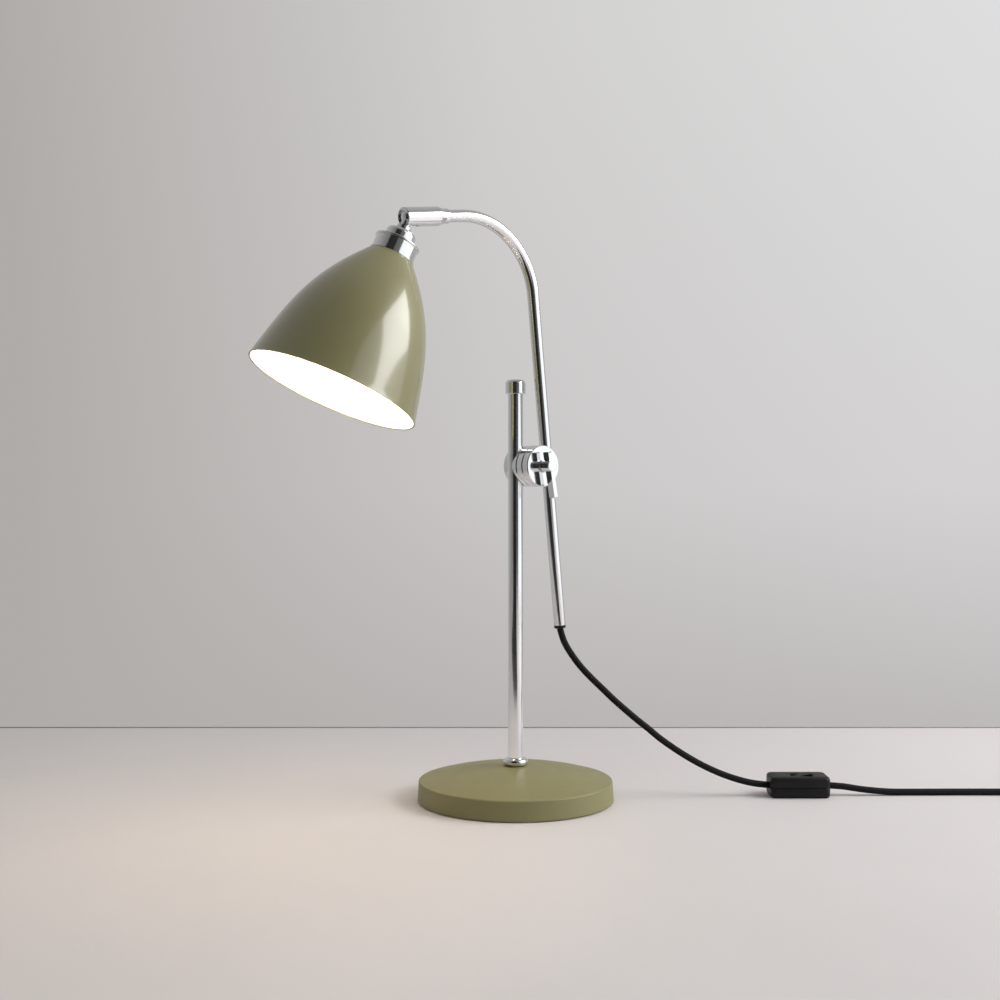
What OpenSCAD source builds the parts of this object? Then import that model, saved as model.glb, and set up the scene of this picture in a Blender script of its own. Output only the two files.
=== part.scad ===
// Swing arm desk lamp: a domed weighted base, a straight post, a two-part clamp
// that slides and turns on it, a bent tube arm and a spun metal shade on a ball knuckle.
// Millimetres. Origin at the centre of the base's underside, +Z up, post on the Z axis.
// The arm lies in a plane parallel to XZ, reaches towards -X and faces -Y.

/* [Base] */
// Diameter of the base at the table
base_d = 165; // [150:1:180]
// Height of the rim, where the skirt meets the dome
base_rim_h = 17.5; // [15:0.5:20]
// Height of the dome's crown
base_h = 29; // [26:0.5:33]
// Wall of the pressed steel base
base_wall = 1.5; // [1.2:0.1:2]
// Thickness of the felt under the base
felt_h = 1.6; // [1:0.1:2]

/* [Post] */
// Diameter of the post
post_d = 12.7; // [12:0.1:13]
// Height of the post's cap above the table
post_top = 353; // [345:1:380]
// Diameter of the cap on the post
cap_d = 17; // [15:0.5:20]
// Height of the cap
cap_h = 12.4; // [10:0.2:16]

/* [Clamp] */
// Height of the clamp's axis above the table
clamp_z = 280; // [250:1:295]
// Distance from the post's axis to the clamp's axis
clamp_x = 10.9; // [10.7:0.1:11.2]
// Diameter of the clamp drum
drum_d = 34.4; // [34:0.2:36]
// Length of the half that grips the post
rear_l = 16.7; // [16:0.1:17]
// Length of the half that grips the arm
front_l = 14.5; // [14:0.1:15]
// Diameter of the bolt along the clamp's axis
bolt_d = 6; // [5:0.5:6]
// Turn of the clamp lever from upright
lever_turn = 10.5; // [0:0.5:30]

/* [Arm] */
// Diameter of the arm tube
arm_d = 10; // [9.5:0.1:10.2]
// Lean of the arm's leg from upright
arm_lean = 6.1; // [0:0.1:10]
// Leg below the clamp's axis
leg_down = 136; // [120:1:150]
// Leg above the clamp's axis, up to the bend
leg_up = 141.6; // [120:0.2:160]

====

• **What is required**
Return exactly the leading lines of the listing, stopping after the line in which "and faces -Y." occurs.

• **Task response**
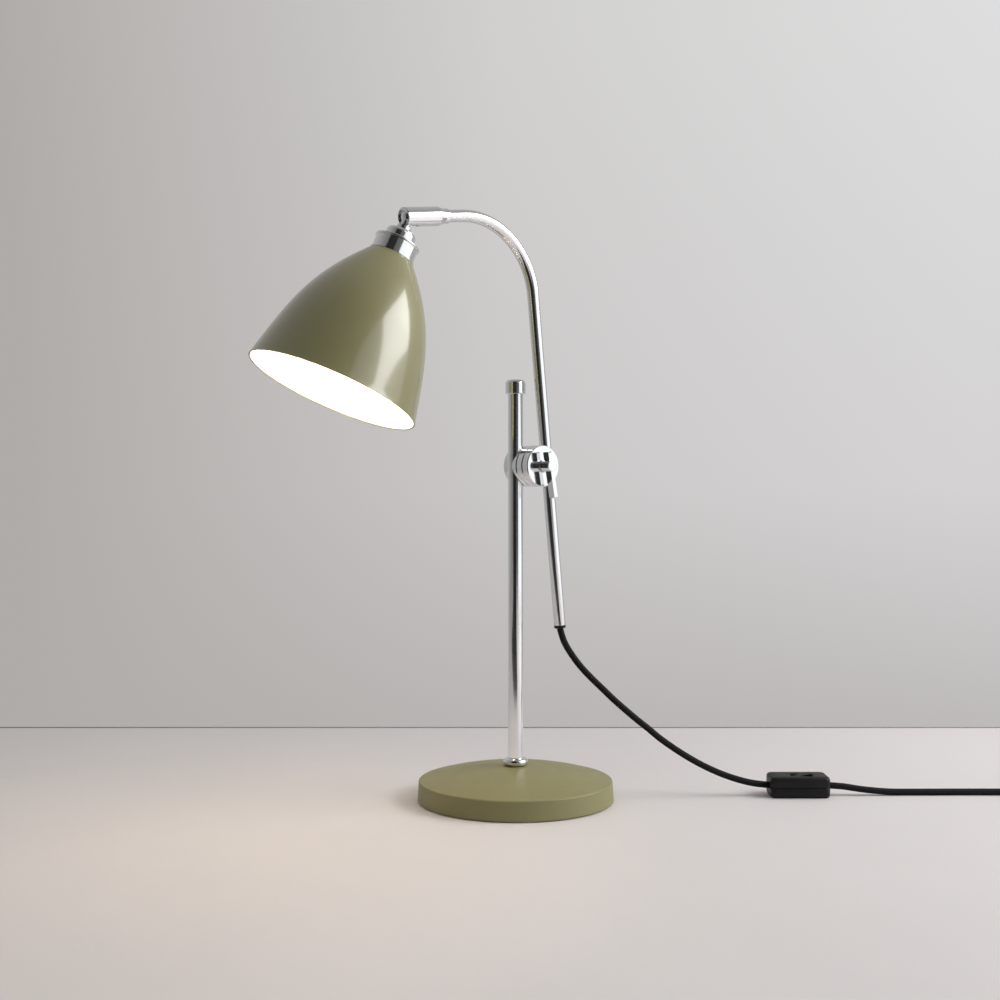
What OpenSCAD source builds the parts of this object? Then import that model, saved as model.glb, and set up the scene of this picture in a Blender script of its own. Output only the two files.
=== part.scad ===
// Swing arm desk lamp: a domed weighted base, a straight post, a two-part clamp
// that slides and turns on it, a bent tube arm and a spun metal shade on a ball knuckle.
// Millimetres. Origin at the centre of the base's underside, +Z up, post on the Z axis.
// The arm lies in a plane parallel to XZ, reaches towards -X and faces -Y.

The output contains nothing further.